Although the owner of a small business must be involved in sales process development, I don’t buy into them having to be an actual sales person in their company. If sales is not their thing, then the only choice is to bring someone else on board. If you can’t commit to it, don’t bother as it detracts from the owner taking care of things that suit their skills weakening the company further.
Dustin, the truth of the matter is that most small IT services companies forget they are a business altogether and run things as a self made job. Even when they have employees. This is a huge growth and profitability hindrance.
Without a target audience, a system to market to them and a system to sell to them, you can add as many tech applications to a “Field of Dreams” as you want and they still won’t come… because they have no idea the company exists and what it does.
But with increased sales comes great responsibility to have the rest of the business structure in order. Marketing and sales systems drive the top line while other business systems define the bottom line.
George Sierchio
http://consultantscoach.com
George,
I agree with your comment about small business owners not having to be an actual sales person in their company. However, this might be necessary if funds are limited and they are just getting started. I would much rather see the owner focus on sales rather than ignore it.
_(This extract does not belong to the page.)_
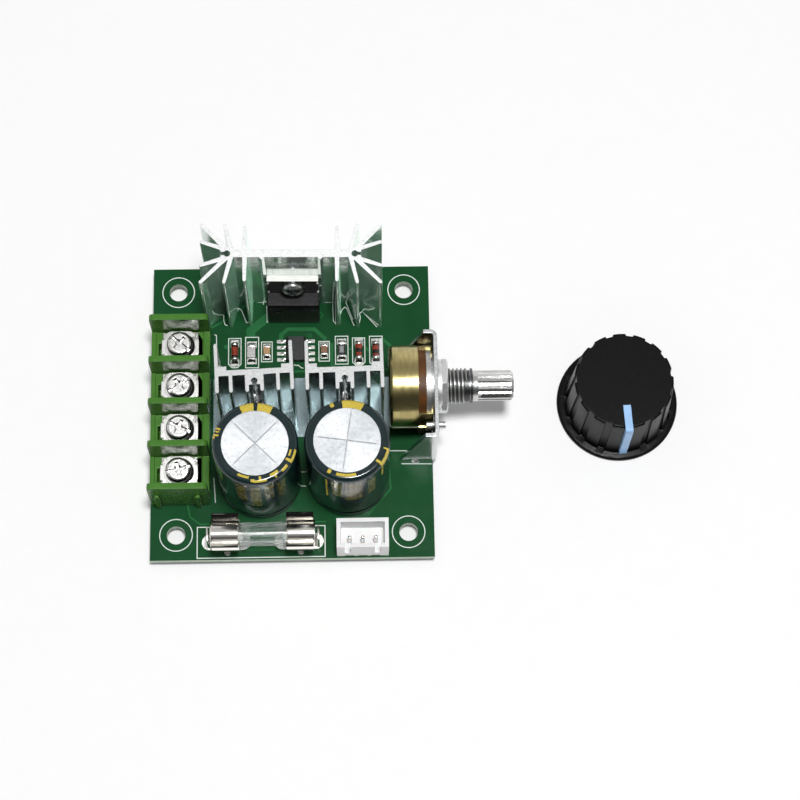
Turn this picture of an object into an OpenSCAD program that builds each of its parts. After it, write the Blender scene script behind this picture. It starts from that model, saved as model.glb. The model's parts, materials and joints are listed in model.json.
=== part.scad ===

The long term objective of any business owner should be to run and grow their enterprise and function as its CEO. It is impossible to do this if they are working as an employee for the company by doing all of the sales and/or tech work. The ultimate goal should be to hire people to do these jobs. But sometimes, you have to get your hands dirty first to get to this point.
Paul Barnett
Marketing Director
Virtual Administrator
Paul-
Sorry for the misleading comments. Having started up several businesses I know all too well, and agree with you, that at one point or another a business owner will be wearing all of the hats in the company. Unless, like you mentioned above, there is funding involved to lighten that load very early on or, like we both mentioned before, a partner is already on board that can fill the gaps.
Getting your hands dirty is a must in my book as it’s the only way to be involved from the ground up on building processes to hand off to other people. You end up doing it by yourself or working with someone else with this knowledge already to build each and every process. This is setting the foundation for your business structure. Without it, you can’t successfully hire others to do any jobs within the company.
Personally, I think this is a huge advantage to a company that is internally funded versus one that was externally funded. A lot gets lost when you have the money to move so fast that the business foundation is never made, tested and established.